_AVAILABLE DATA:_
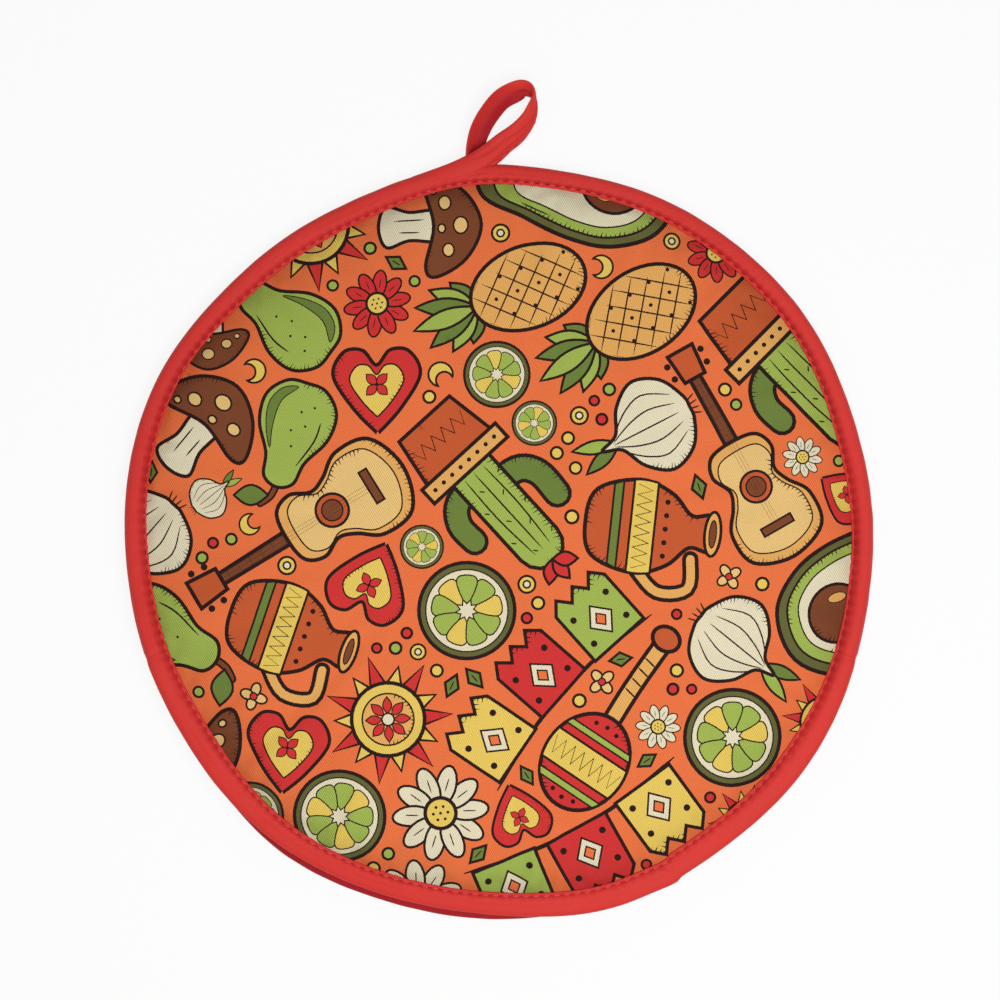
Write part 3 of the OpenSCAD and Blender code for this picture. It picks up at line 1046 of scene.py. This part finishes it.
def painted(middle, shapes):
    """The colour number of each place, the last shape over it winning; 0 is the ground."""
    colours = list(PRINT)
    paint = np.zeros(len(middle), int)
    for colour, outline in shapes:
        (x0, y0), (x1, y1) = outline.min(0), outline.max(0)
        near = np.nonzero((middle[:, 0] > x0) & (middle[:, 0] < x1)
                          & (middle[:, 1] > y0) & (middle[:, 1] < y1))[0]
        if len(near):
            inside = covers(outline, middle[near, 0], middle[near, 1])
            paint[near[inside]] = colours.index(colour)
    return paint


# ---------------------------------------------------------------- panels
EDGE_IN_FOLD = 2.5 * MM
# Width of the painted shade on a cover beside its tape
PAINTED_SHADE_W = 7 * MM
EDGE_STEPS = 480
TAPE_ROW_STEPS = 600
TAPE_ROWS = (-7 * MM, -5 * MM, -3.2 * MM, -1.6 * MM, -0.4 * MM, 0.8 * MM)
COVER_GRID = 3 * MM
REVERSE_GRID = 4 * MM
LAYER_RINGS, LAYER_SPOKES = 64, 360
RING_SPREAD = 0.9


def edge_loop(triangles):
    """Numbers of the points on the outer edge."""
    sides = np.sort(np.concatenate([triangles[:, [0, 1]], triangles[:, [1, 2]],
                                    triangles[:, [2, 0]]]), 1)
    found, times = np.unique(sides, axis=0, return_counts=True)
    return np.unique(found[times == 1])


def in_order(flat, numbers):
    """The edge's point numbers, sorted round the sheet."""
    return numbers[np.argsort(np.arctan2(flat[numbers, 1], flat[numbers, 0]))]


def build_cover(name, edge, face, into, seed, material):
    """A printed cover: a closed sheet of cloth whose outer side carries the print.

    edge gives its radius by angle, face its outer height, and into is -1 or 1, the way
    from the outer side to the reverse.
    """
    deg = np.linspace(0, 360, EDGE_STEPS, endpoint=False)
    rim = edge(deg)[:, None] * direction(deg) / MM
    shapes = lay_out_print(seed)
    points = np.concatenate([rings_of_points(edge, COVER_GRID), rows_by_tape(edge)]) / MM
    flat, outer = triangulate(points, rim, [refined(p) for _, p in shapes])
    paint = painted(flat[outer].mean(1), shapes)
    loop = in_order(flat, edge_loop(outer))
    points = np.concatenate([rings_of_points(edge, REVERSE_GRID), rows_by_tape(edge)]) / MM
    back_flat, back = triangulate(points, flat[loop])
    back_loop = in_order(back_flat, edge_loop(back))
    flat, back_flat = flat * MM, back_flat * MM
    count = len(flat)
    back_loop = back_loop + count
    strip = np.stack([loop, np.roll(loop, -1), np.roll(back_loop, -1), back_loop], -1)

    cloth = np.concatenate([flat, back_flat])
    height = face(*cloth.T)
    height[count:] += into * COVER_T
    points = np.column_stack([cloth, height])
    faces = outer.tolist() + (back + count).tolist() + strip.tolist()
    r, angle = polar(*cloth.T)
    off_tape = edge(angle) + EDGE_IN_FOLD - tape_width(angle) - r
    # Painted shade on the cover, deepest beside the tape where the cover swells
    painted_shade = swollen(angle) / 3 * fade(off_tape, PAINTED_SHADE_W)
    piece = make_object(name, points, faces, cloth, material, painted_shade)

    corners = [3 * len(outer), 3 * len(back), 4 * len(strip)]
    side = np.repeat([0, 1, 2], corners)
    paint_print(piece.data, paint, corners)
    lay_bake_map(piece.data, cloth, side)
    face_outward(piece)
    return piece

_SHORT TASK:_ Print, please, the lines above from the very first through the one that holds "RING_SPREAD = 0.9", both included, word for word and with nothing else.

_WRITTEN SOLUTION:_
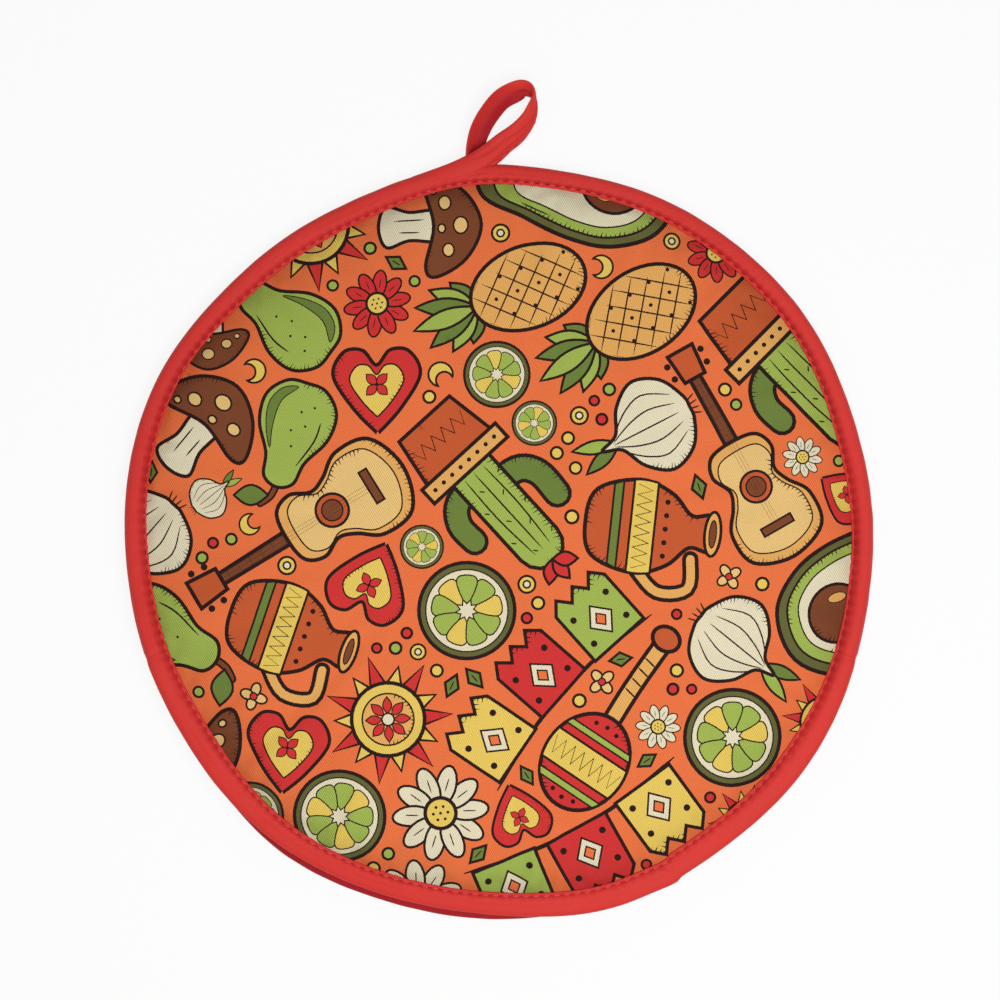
Write part 3 of the OpenSCAD and Blender code for this picture. It picks up at line 1046 of scene.py. This part finishes it.
def painted(middle, shapes):
    """The colour number of each place, the last shape over it winning; 0 is the ground."""
    colours = list(PRINT)
    paint = np.zeros(len(middle), int)
    for colour, outline in shapes:
        (x0, y0), (x1, y1) = outline.min(0), outline.max(0)
        near = np.nonzero((middle[:, 0] > x0) & (middle[:, 0] < x1)
                          & (middle[:, 1] > y0) & (middle[:, 1] < y1))[0]
        if len(near):
            inside = covers(outline, middle[near, 0], middle[near, 1])
            paint[near[inside]] = colours.index(colour)
    return paint


# ---------------------------------------------------------------- panels
EDGE_IN_FOLD = 2.5 * MM
# Width of the painted shade on a cover beside its tape
PAINTED_SHADE_W = 7 * MM
EDGE_STEPS = 480
TAPE_ROW_STEPS = 600
TAPE_ROWS = (-7 * MM, -5 * MM, -3.2 * MM, -1.6 * MM, -0.4 * MM, 0.8 * MM)
COVER_GRID = 3 * MM
REVERSE_GRID = 4 * MM
LAYER_RINGS, LAYER_SPOKES = 64, 360
RING_SPREAD = 0.9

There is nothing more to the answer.